Credit:
AAAS
Still, the quantitative survey results among those journalists were pretty one-sided. On the question of whether the ChatGPT summaries “could feasibly blend into the rest of your summary lineups, the average summary rated a score of just 2.26 on a scale of 1 (“no, not at all”) to 5 (“absolutely”). On the question of whether the summaries were “compelling,” the LLM summaries averaged just 2.14 on the same scale. Across both questions, only a single summary earned a “5” from the human evaluator on either question, compared to 30 ratings of “1.”
Not up to standards
Writers were also asked to write out more qualitative assessments of the individual summaries they evaluated. In these, the writers complained that ChatGPT often conflated correlation and causation, failed to provide context (e.g., that soft actuators tend to be very slow), and tended to overhype results by overusing words like “groundbreaking” and “novel” (though this last behavior went away when the prompts specifically addressed it).
Overall, the researchers found that ChatGPT was usually good at “transcribing” what was written in a scientific paper, especially if that paper didn’t have much nuance to it. But the LLM was weak at “translating” those findings by diving into methodologies, limitations, or big picture implications. Those weaknesses were especially true for papers that offered multiple differing results, or when the LLM was asked to summarize two related papers into one brief.
Credit:
AAAS
While the tone and style of ChatGPT summaries were often a good match for human-authored content, “concerns about the factual accuracy in LLM-authored content” were prevalent, the journalists wrote.
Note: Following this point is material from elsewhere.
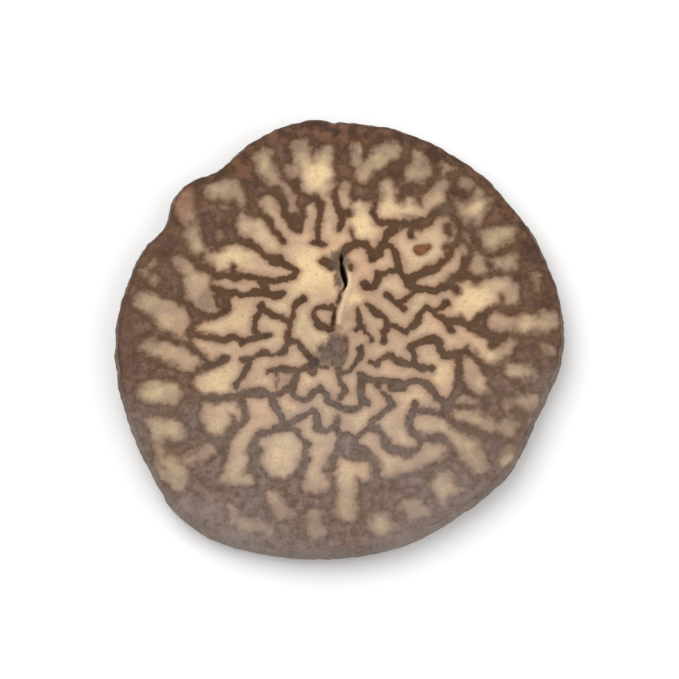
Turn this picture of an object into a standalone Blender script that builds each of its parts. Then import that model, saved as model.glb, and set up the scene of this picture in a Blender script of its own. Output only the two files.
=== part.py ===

Even using ChatGPT summaries as a “starting point” for human editing “would require just as much, if not more, effort as drafting summaries themselves from scratch” due to the need for “extensive fact-checking,” they added.
These results might not be too surprising given previous studies that have shown AI search engines citing incorrect news sources a full 60 percent of the time. Still, the specific weaknesses are all the more glaring when discussing scientific papers, where accuracy and clarity of communication are paramount.
In the end, the AAAS journalists concluded that ChatGPT “does not meet the style and standards for briefs in the SciPak press package.” But the white paper did allow that it might be worth running the experiment again if ChatGPT “experiences a major update.” For what it’s worth, GPT-5 was introduced to the public in August.